MORE than 8,000 pupils were excluded from school Hampshire in one year, new figures have revealed.

Overall, Hampshire schools excluded pupils 8,449 times in 2018-19 – equivalent to 162 exclusions every week. This was up 6% on the previous year, when they handed out 7,960 exclusions.

Meanwhile, Southampton schools excluded pupils 1,528 times in 2018-19 – equivalent to 29 exclusions every week. This was an increase of 10% on the previous year, when they handed out 1,392 exclusions.

The rise in total exclusions in Southampton and Hampshire reflects the trend across England, where the figure rose by 7% to 446,000.

The figures show that schools in Hampshire excluded pupils for racist bullying on more than 100 occasions last year - among the worst figures the country.

Schools excluded students 128 times for racist abuse in 2018-19. ​That was up from 98 in the previous academic year.

The data shows Southampton's schools excluded students 13 times for racist abuse in 2018-19 -down from 14 in the previous academic year.

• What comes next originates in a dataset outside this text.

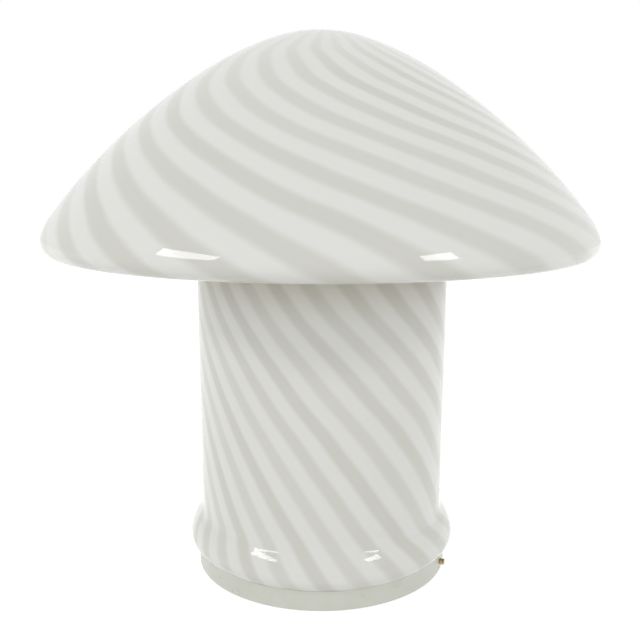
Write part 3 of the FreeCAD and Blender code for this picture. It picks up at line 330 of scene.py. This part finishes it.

All were fixed-term exclusions, also known as suspensions, where a pupil is temporarily removed. The figures include abuse by children at state-funded primary, secondary and special schools in the area.

Anti-racism campaign group Hope Not Hate said a national rise in the number of exclusions due to racism is a concern, but that schools are clamping down on the behaviour.

Owen Jones, head of education at Hope Not Hate, said the number of additional racist abuse exclusions last year was "worrying".

However, he added: "From what we have seen, there is a much better concerted effort to clamp down and take it more seriously.

"The process of exclusion is fraught for everyone involved, but the tolerance for that behaviour is reducing.

"Students of colour are having more confidence to speak up. It's not just about the 'n' word, it's about comments made throughout the day which make students feel unwelcome."

Mr Jones said racist abuse is a particular concern in rural and coastal schools, which have mostly white student populations.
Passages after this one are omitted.